Six of one half dozen of the other.  While OL had some fantastic episodes, the writing was not as consistent as TZ.

This really bugged me.


----------



## Alystyr

"Space: Above and Beyond" was mine.
Special effects were decent, and it had a passable plot to it.
Ended far too soon.


----------



## Delta4Embassy

Alystyr said:


> "Space: Above and Beyond" was mine.
> Special effects were decent, and it had a passable plot to it.
> Ended far too soon.



Loved it too. As has always been their problem, Fox cancelled great series. Best episode for me was "Sugardirt" think it was, all stranded and cut off for a long while facing starvation and such.


----------



## Alystyr

Delta4Embassy said:


> Alystyr said:
> 
> 
> 
> "Space: Above and Beyond" was mine.
> Special effects were decent, and it had a passable plot to it.
> Ended far too soon.
> 
> 
> 
> 
> Loved it too. As has always been their problem, Fox cancelled great series. Best episode for me was "Sugardirt" think it was, all stranded and cut off for a long while facing starvation and such.
Click to expand...

I believe that you're correct.
I think that my favorite was the one that had the "As easy as eating pancakes" line. "Ray Butts", IIRC.
Really hard to believe that was 20 years ago... now I feel old.


----------



## Delta4Embassy

Alystyr said:


> Delta4Embassy said:
> 
> 
> 
> 
> 
> Alystyr said:
> 
> 
> 
> "Space: Above and Beyond" was mine.
> Special effects were decent, and it had a passable plot to it.
> Ended far too soon.
> 
> 
> 
> 
> Loved it too. As has always been their problem, Fox cancelled great series. Best episode for me was "Sugardirt" think it was, all stranded and cut off for a long while facing starvation and such.
> 
> Click to expand...
> 
> I believe that you're correct.
> I think that my favorite was the one that had the "As easy as eating pancakes" line. "Ray Butts", IIRC.
> Really hard to believe that was 20 years ago... now I feel old.
Click to expand...


Ya the black hole one.  Well done 'entry into a black hole' as sci-fi goes I thought.


----------



## Delta4Embassy

Episode list and fansite here,
SPACE: ABOVE AND BEYOND the Bitter End


----------



## Desperado

The latest version of Battlestar Galactica and Firefly both excellent


----------



## Skull Pilot

koshergrl said:


> Star Trek still mine.
> 
> The original.


The original over Next Gen but Picard over Kirk


----------



## FA_Q2

Billy_Kinetta said:


> The original "Twilight Zone" has no peer.
> 
> I've seen all of them, but the only other SF series I actually reserved time to watch was the recent resurrection of Battlestar Galactica.
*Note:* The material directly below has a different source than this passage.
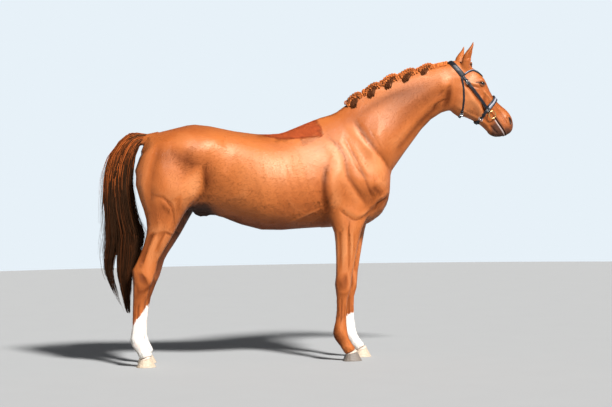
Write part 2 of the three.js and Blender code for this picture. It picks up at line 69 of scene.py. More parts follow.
BEHIND_ARM, AHEAD_OF_STIFLE, HAUNCH = -300, -700, -760  # where legs begin along X
SEEDS = {"tail": 41, "mane": 17, "lashes": 5, "coat": 700}
FLESH = ("head", "neck", "trunk", "foreleg_right", "foreleg_left", "hindleg_right", "hindleg_left",
         "ear_right", "ear_left")

CREST = np.array((
    (60, 1630), (190, 1688), (290, 1757), (400, 1825), (530, 1893), (665, 1945), (800, 1985), (920, 2018),
    (1030, 2040), (1062, 2050), (1140, 2024), (1206, 1984), (1252, 1932)), float)

# How far each leg stands ahead of the drawn one, at its top and at the ground.
LEGS = {
    "foreleg_right": {"step": (0, 0), "top": 895, "side": -1},
    "foreleg_left": {"step": (66, 110), "top": 895, "side": 1},
    "hindleg_right": {"step": (0, 0), "top": 1000, "side": -1},
    "hindleg_left": {"step": (76, 18), "top": 1000, "side": 1},
}


# ---- numbers and places

def rows(items, name, width=1, kind=np.float32):
    """One property of many items as an array."""
    out = np.empty(len(items) * width, kind)
    items.foreach_get(name, out)
    return out.reshape(-1, width).astype(float) if width > 1 else out


def ramp(x, low, high):
    """0 below low, 1 above high, and a smooth climb between."""
    t = np.clip((x - low) / (high - low), 0, 1)
    return t * t * (3 - 2 * t)


def evenly(count):
    """Even steps from 0 to 1."""
    return np.linspace(0, 1, count)


def bump(x, y=0.0):
    """1 at 0, and a smooth fall away from it."""
    return np.exp(-x * x - y * y)


def within(x, low, high):
    return (x > low) & (x < high)


def to_head(co):
    """Places in the frame, in metres, as head places in millimetres, as if it looked straight ahead."""
    x, y, z = (co / MM).T
    x = x + CENTRE - POLL
    c, s = math.cos(HEAD_TURN), math.sin(HEAD_TURN)
    return np.stack((x * c + y * s + POLL, y * c - x * s, z), 1)


def from_head(places):
    """The way back from to_head."""
    x, y, z = np.atleast_2d(np.asarray(places, float)).T
    c, s = math.cos(HEAD_TURN), math.sin(HEAD_TURN)
    x = x - POLL
    return np.stack((x * c - y * s + POLL - CENTRE, x * s + y * c, z), 1) * MM


def source(co):
    """Places in the frame, in metres, along each of the CAD source's axes, in millimetres."""
    x, y, z = (co / MM).T
    return x + CENTRE, y, z


def head_turned(vectors, back=False):
    """Directions turned with the head, or back."""
    c, s = math.cos(HEAD_TURN), math.sin(HEAD_TURN) * (-1 if back else 1)
    x, y, z = np.atleast_2d(vectors).T
    return np.stack((x * c - y * s, x * s + y * c, z), 1)


def ahead(leg, z):
    """How far ahead a leg's flesh lies at a height."""
    low, high, top = leg["step"][1], leg["step"][0], leg["top"]
    return (low + (high - low) * np.minimum(z, top) / top) * (1 - ramp(z, top, top + 350))


def at_leg(name, x, y, z, below, behind=AHEAD_OF_STIFLE):
    """Which places are below a height and on a leg's side and end of the horse."""
    end = x > BEHIND_ARM if name.startswith("fore") else x < behind
    return (y * LEGS[name]["side"] > 0) & (z < below) & end


def as_drawn(name, x, z):
    """Places in side view with a leg's step taken off."""
    return np.stack((x - ahead(LEGS[name], z), z), 1)


def unit(vectors):
    """The same directions, each of length 1."""
    return vectors / np.linalg.norm(vectors, axis=-1, keepdims=True)


def line_near(points, line):
    """For points in a plane: distance to a line through corners, the signed side, and the share along."""
    line = np.asarray(line, float)
    best = np.full(len(points), 1e9)
    side = np.zeros(len(points))
    along = np.zeros(len(points))
    spans = np.linalg.norm(np.diff(line, axis=0), axis=1)
    gone = 0.0
    for a, b, span in zip(line[:-1], line[1:], spans):
        run = (b - a) / span
        t = np.clip((points - a) @ run, 0, span)
        off = points - a - t[:, None] * run
        d = np.linalg.norm(off, axis=1)
        nearer = d < best
        best[nearer] = d[nearer]
        side[nearer] = (off @ np.array((-run[1], run[0])))[nearer]
        along[nearer] = ((gone + t) / spans.sum())[nearer]
        gone += span
    return best, side, along


def curved(line, steps=6):
    """A smooth line through the corners given."""
    line = np.asarray(line, float)
    padded = np.vstack((2 * line[0] - line[1], line, 2 * line[-1] - line[-2]))
    out = []
    for k in range(1, len(padded) - 2):
        a, b, c, d = padded[k - 1:k + 3]
        for f in np.linspace(0, 1, steps, endpoint=False):
            out.append(b + 0.5 * f * (c - a + f * (2 * a - 5 * b + 4 * c - d + f * (3 * (b - c) + d - a))))
    return np.array(out + [line[-1]])


# ---- meshes and pieces

def linked(name, data):
    """A new object in the scene."""
    ob = bpy.data.objects.new(name, data)
    bpy.context.scene.collection.objects.link(ob)
    return ob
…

BSG was one of the best series I have ever seen.  Very well done.  Game of Thrones is right there with it (but not really a sci-fi).


----------



## FA_Q2

Skull Pilot said:


> koshergrl said:
> 
> 
> 
> Star Trek still mine.
> 
> The original.
> 
> 
> 
> The original over Next Gen but Picard over Kirk
Click to expand...

Meh.  I used to think so but then watched a few Star Trek TOS and realized I had hardcore nostalgia goggles.  I think TNG was likely the best iteration of Star Trek.


----------



## Nutz

Deep Space Nine was the best...a linear story and better characters....but let' not forget SG-1 --  Still my favorite


----------



## FA_Q2

Nutz said:


> Deep Space Nine was the best...a linear story and better characters....but let' not forget SG-1 --  Still my favorite


SG1 was VERY good all the way up until the end where thy made one of the worse last episodes in TV history.  I used to like DS9 but then re-watched it recently - it was horrible.  I am not even sure why I thought it was good.


----------



## Montrovant

I've never understood the hype for the Battlestar Galactica remake.  It wasn't a terrible show, but it wasn't great, either.  I mean, they had Starbuck fix a hole in a ship with a flight suit and some 'space tape'!


----------



## Montrovant

Nutz said:


> Deep Space Nine was the best...a linear story and better characters....but let' not forget SG-1 --  Still my favorite



I tried the first episode of DS9 but didn't continue.  The fact that they weren't mobile was a huge turn off.  It's Star Trek.....to search out new life and new civilizations, not to hang around in one spot.  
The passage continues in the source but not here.